Question
When a ray of light passes from a region with a refractive index of n1 into a region with a refractive index n2 the path
When a ray of light passes from a region with a refractive index of n1 into a region with a refractive index n2 the path of the light ray is bent according to Snell's Law: n1*sin(angle1) = n2*sin(angle2) where angle1 is the angle of the incoming ray and angle2 is the angle of the outgoing ray. angle1 is measured counterclockwise from the plus y axis and angle2 is measured counterclockwise from the negative y axis. Given the values of n1, n2, and angle1 the value of angle2 is calculated from: angle2 = arcsin(n1/n2*sin(angle1))
If n1 > n2 then for some values of angle1 the above equation will have no real solutions. In this case, the light ray is reflected, a phenomenon known as total internal reflection (TIR). To calculate angle2 in the case of TIR, use the fact that the reflected ray makes an angle with the positive y axis that is equal but opposite in sign to the incoming ray.

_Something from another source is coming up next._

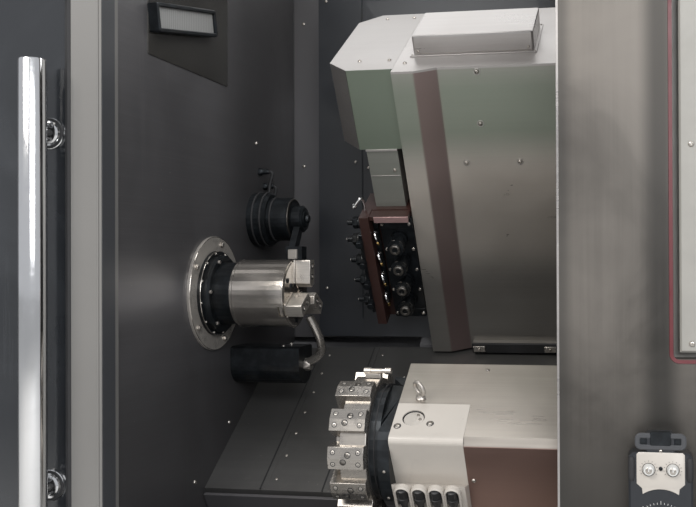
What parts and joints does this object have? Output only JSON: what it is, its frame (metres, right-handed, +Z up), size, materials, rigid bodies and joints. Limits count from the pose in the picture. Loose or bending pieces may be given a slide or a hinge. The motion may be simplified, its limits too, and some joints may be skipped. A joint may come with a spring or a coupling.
{
  "type": "cnc turning lathe",
  "caption": "Enclosed slant-bed turning lathe with a chuck, a gang of live tools on an upper head, an indexing turret below and a sliding door parked open.",
  "frame": {"origin": "centre of the footprint on the floor", "axes": "+X along the spindle away from the headstock, +Y to the back, +Z up"},
  "size_m": [2.34, 1.802, 1.95],
  "materials": {
    "grey_paint": "satin powder coat",
    "dark_paint": "satin dark blue-black paint",
    "white_paint": "satin off-white paint",
    "maroon_paint": "satin dark maroon paint",
    "stainless": "brushed stainless sheet",
    "dark_stainless": "dark brushed stainless sheet",
    "cast_iron": "machined and painted casting",
    "bright_steel": "ground steel",
    "black_steel": "black oxide",
    "chrome": "polished",
    "black_rubber": "matt",
    "glass": "tinted safety glass",
    "red_plastic": "gloss",
    "light_plastic": "satin"
  },
  "bodies": {
    "machine": {"bed_casting": "cast_iron", "leveling_foot_1": "black_steel", "leveling_foot_2": "black_steel", "leveling_foot_3": "black_steel", "leveling_foot_4": "black_steel", "left_cover": "grey_paint", "right_cover": "grey_paint", "rear_cover": "grey_paint", "roof_panel": "grey_paint", "front_frame": "grey_paint", "front_right_panel": "stainless", "headstock_bulkhead": "dark_stainless", "right_inner_wall": "dark_stainless", "fixed_way_cover": "dark_stainless", "headstock_housing": "cast_iron", "spindle_cartridge": "bright_steel", "spindle_flange": "stainless", "labyrinth_ring": "black_steel", "spindle_motor": "dark_paint", "drive_belt": "black_rubber", "tool_setter_hub": "black_steel", "coolant_block": "black_steel", "control_panel": "light_plastic", "pendant_body": "light_plastic"},
    "door": {"door_frame": "grey_paint", "door_window": "glass", "door_handle": "chrome"},
    "spindle": {"spindle_shaft": "black_steel", "spindle_pulley": "cast_iron", "chuck_body": "bright_steel"},
    "jaw_1": {"chuck_jaw_1": "bright_steel"},
    "jaw_2": {"chuck_jaw_2": "bright_steel"},
    "jaw_3": {"chuck_jaw_3": "bright_steel"},
    "motor_pulley": {"motor_pulley": "cast_iron"},
    "tool_setter_arm": {"tool_setter_arm": "black_steel"},
    "middle_cover": {"middle_way_cover": "dark_stainless"},
    "upper_carriage": {"upper_saddle": "cast_iron", "carriage_way_cover": "dark_stainless", "back_cover": "dark_paint"},
    "upper_head": {"upper_head": "stainless", "head_hood": "stainless", "head_top_cover": "stainless"},
    "gang": {"gang_slide": "maroon_paint", "fixed_tool_bar": "black_steel", "coolant_nozzles": "bright_steel"},
    "live_tool_1": {"live_tool_1": "black_steel"},
    "live_tool_2": {"live_tool_2": "black_steel"},
    "live_tool_3": {"live_tool_3": "black_steel"},
    "live_tool_4": {"live_tool_4": "black_steel"},
    "lower_carriage": {"lower_saddle": "cast_iron"},
    "lower_slide": {"turret_housing": "white_paint", "turret_cover": "stainless", "turret_ring": "black_steel", "hose_manifold": "white_paint", "eyebolt": "bright_steel"},
    "turret": {"turret_disc": "bright_steel"},
    "stop_button": {"stop_button": "red_plastic"},
    "handwheel": {"pendant_handwheel": "black_steel"},
    "left_knob": {"pendant_left_knob": "black_steel"},
    "right_knob": {"pendant_right_knob": "black_steel"}
  },
  "joints": [
    {"name": "door_slide", "type": "slide", "parent": "machine", "child": "door", "axis": [1, 0, 0], "range_m": [0, 0.767]},
    {"name": "spindle_turn", "type": "hinge", "parent": "machine", "child": "spindle", "pos_m": [-0.156, -0.418, 1.1], "axis": [1, 0, 0], "continuous": true},
    {"name": "motor_turn", "type": "hinge", "parent": "machine", "child": "motor_pulley", "pos_m": [-0.9, 0.04494, 1.09671], "axis": [1, 0, 0], "continuous": true},
    {"name": "jaw_1_slide", "type": "slide", "parent": "spindle", "child": "jaw_1", "axis": [0, 0, 1], "range_m": [-0.004, 0.005]},
    {"name": "jaw_2_slide", "type": "slide", "parent": "spindle", "child": "jaw_2", "axis": [0, -0.866, -0.5], "range_m": [-0.004, 0.005]},
    {"name": "jaw_3_slide", "type": "slide", "parent": "spindle", "child": "jaw_3", "axis": [0, 0.866, -0.5], "range_m": [-0.004, 0.005]},
    {"name": "tool_setter_swing", "type": "hinge", "parent": "machine", "child": "tool_setter_arm", "pos_m": [-0.24, -0.2, 1.258], "axis": [1, 0, 0], "range_deg": [-90, 20]},
    {"name": "upper_saddle_slide", "type": "slide", "parent": "machine", "child": "upper_carriage", "axis": [1, 0, 0], "range_m": [-0.1, 0.1]},
    {"name": "middle_cover_slide", "type": "slide", "parent": "machine", "child": "middle_cover", "axis": [1, 0, 0], "range_m": [-0.05, 0.05]},
    {"name": "upper_head_slide", "type": "slide", "parent": "upper_carriage", "child": "upper_head", "axis": [0, -0.8387, -0.5446], "range_m": [0, 0.2]},
    {"name": "gang_vertical_slide", "type": "slide", "parent": "upper_head", "child": "gang", "axis": [0, -0.5446, 0.8387], "range_m": [-0.06, 0]},
    {"name": "live_tool_1_turn", "type": "hinge", "parent": "gang", "child": "live_tool_1", "pos_m": [0.022, -0.27659, 1.21543], "axis": [0, -0.8387, -0.5446], "continuous": true},
    {"name": "live_tool_2_turn", "type": "hinge", "parent": "gang", "child": "live_tool_2", "pos_m": [0.022, -0.24826, 1.17179], "axis": [0, -0.8387, -0.5446], "continuous": true},
    {"name": "live_tool_3_turn", "type": "hinge", "parent": "gang", "child": "live_tool_3", "pos_m": [0.022, -0.21992, 1.12816], "axis": [0, -0.8387, -0.5446], "continuous": true},
    {"name": "live_tool_4_turn", "type": "hinge", "parent": "gang", "child": "live_tool_4", "pos_m": [0.022, -0.19158, 1.08453], "axis": [0, -0.8387, -0.5446], "continuous": true},
    {"name": "lower_saddle_slide", "type": "slide", "parent": "machine", "child": "lower_carriage", "axis": [1, 0, 0], "range_m": [-0.1, 0.15]},
    {"name": "lower_cross_slide", "type": "slide", "parent": "lower_carriage", "child": "lower_slide", "axis": [0, 0.8387, 0.5446], "range_m": [-0.02, 0.08]},
    {"name": "turret_index", "type": "hinge", "parent": "lower_slide", "child": "turret", "pos_m": [0.011, -0.59918, 0.84737], "axis": [1, 0, 0], "continuous": true},
    {"name": "stop_button_press", "type": "slide", "parent": "machine", "child": "stop_button", "axis": [0, 1, 0], "range_m": [0, 0.005], "stiffness_N_per_m": 600},
    {"name": "handwheel_turn", "type": "hinge", "parent": "machine", "child": "handwheel", "pos_m": [0.547, -0.836, 0.777], "axis": [0, -1, 0], "continuous": true},
    {"name": "left_knob_turn", "type": "hinge", "parent": "machine", "child": "left_knob", "pos_m": [0.53, -0.836, 0.8647], "axis": [0, -1, 0], "range_deg": [-60, 60]},
    {"name": "right_knob_turn", "type": "hinge", "parent": "machine", "child": "right_knob", "pos_m": [0.564, -0.836, 0.8647], "axis": [0, -1, 0], "range_deg": [-60, 60]}
  ],
  "couplings": [
    {"joint": "motor_turn", "follows": "spindle_turn", "ratio": 1.4},
    {"joint": "jaw_2_slide", "follows": "jaw_1_slide", "ratio": 1},
    {"joint": "jaw_3_slide", "follows": "jaw_1_slide", "ratio": 1},
    {"joint": "middle_cover_slide", "follows": "upper_saddle_slide", "ratio": 0.5},
    {"joint": "live_tool_2_turn", "follows": "live_tool_1_turn", "ratio": -1},
    {"joint": "live_tool_3_turn", "follows": "live_tool_1_turn", "ratio": 1},
    {"joint": "live_tool_4_turn", "follows": "live_tool_1_turn", "ratio": -1}
  ]
}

Write a MatLab program that prompts the user for n1, n2, and angle1 and computes angle2. Note that in the case of TIR the outgoing angle is the negative of the incoming angle if both are measured from the positive y axis, but to be consistent with Snell's Law, you need to output the outgoing angle relative to the negative y axis.
Think carefully about the condition in the if statement. Note that if n1 > n2 the problem says you may get TIR. It does not say you will get TIR every time n1 > n2. The real issue is that the equation above for computing angle2 involves taking an arcsin, and arcsin only gives real results for arguments in the range [1, +1] outside this range the result is a complex number.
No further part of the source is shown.